Delaunay returned to painting in 1937 when she and Robert were asked to decorate two buildings for the Paris Exposition Internationale des Arts et Techniques dans la Vie Moderne. The murals she created for this commission were well received. After Robert's death in 1941 things became very difficult and Delaunay survived by selling both her own designs and Robert's paintings. Being of Jewish heritage she was forced to move frequently during the war, worried that she would be arrested. There was an occasion, in Cannes, when she was questioned regarding her middle name, "Stern." Apparently she stood her ground and, refusing to show fear, succeeded in boarding her train and escaping capture. Delaunay was acutely aware of the war, frequently hearing gunfire and watching German troop activity from as close as just outside her hotel windows.
Later Period
At the end of the war, in 1944, Delaunay returned to Paris, intent on assuring that Robert's artistic legacy received proper recognition. When she was confident that this goal had been met she finally began to focus on her own art, concentrating primarily on painting with a series of gouaches in the 1950s called Rhythme coloré. The series explored the power of color, and the inherent rhythm in their combination on the canvas.

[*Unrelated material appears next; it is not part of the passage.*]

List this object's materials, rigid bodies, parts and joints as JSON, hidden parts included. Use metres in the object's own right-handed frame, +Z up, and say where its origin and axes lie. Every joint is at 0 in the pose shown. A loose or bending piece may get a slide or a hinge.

In 1964 Delaunay met author and poet Jacques Damase who would eventually become her partner, nurturing her late career by arranging numerous gallery exhibitions as well as the 1967 retrospective of almost 200 works at France's Musée Nationale d'Art Moderne.
Near the end of her life, Delaunay's work achieved both acknowledgement in her own country as well as global attention. As a measure of goodwill, French President Pompidou even gifted U.S. President Richard Nixon her painting Rhythme-couleur No. 1633 (1969).
In 1978, a year before she passed away, she helped design costumes for a performance of the play Six Characters in Search of an Author and finally published her autobiography. Having made an impact on both the art and fashion worlds, it was fitting that she chose to be buried in a dress that Hubert de Givenchy had designed for her to wear while attending a reception for England's Queen Elizabeth.
The Legacy of Sonia Delaunay
Orphism inspired artists such as Paul Klee to explore the effect of non-objective colored shapes. Later, proponents of the Op art movement, such as Bridget Riley, used color and shape to create optically-charged movement and vibration in their works that have connections to Delaunay's explorations. Kinetic movement artists, such as Yaacov Agam and Alexander Calder, continued this investigation in the third dimension in their sculptural constructions as well. Delaunay's textile designs extended the range of her influence into fashion, home decor and the theater. Her ability to introduce art into regular life by creating and wearing clothing, and living in spaces that were of her own design, can be seen as an early form of performance art, inspiring contemporary artists such as Marina Abramovic.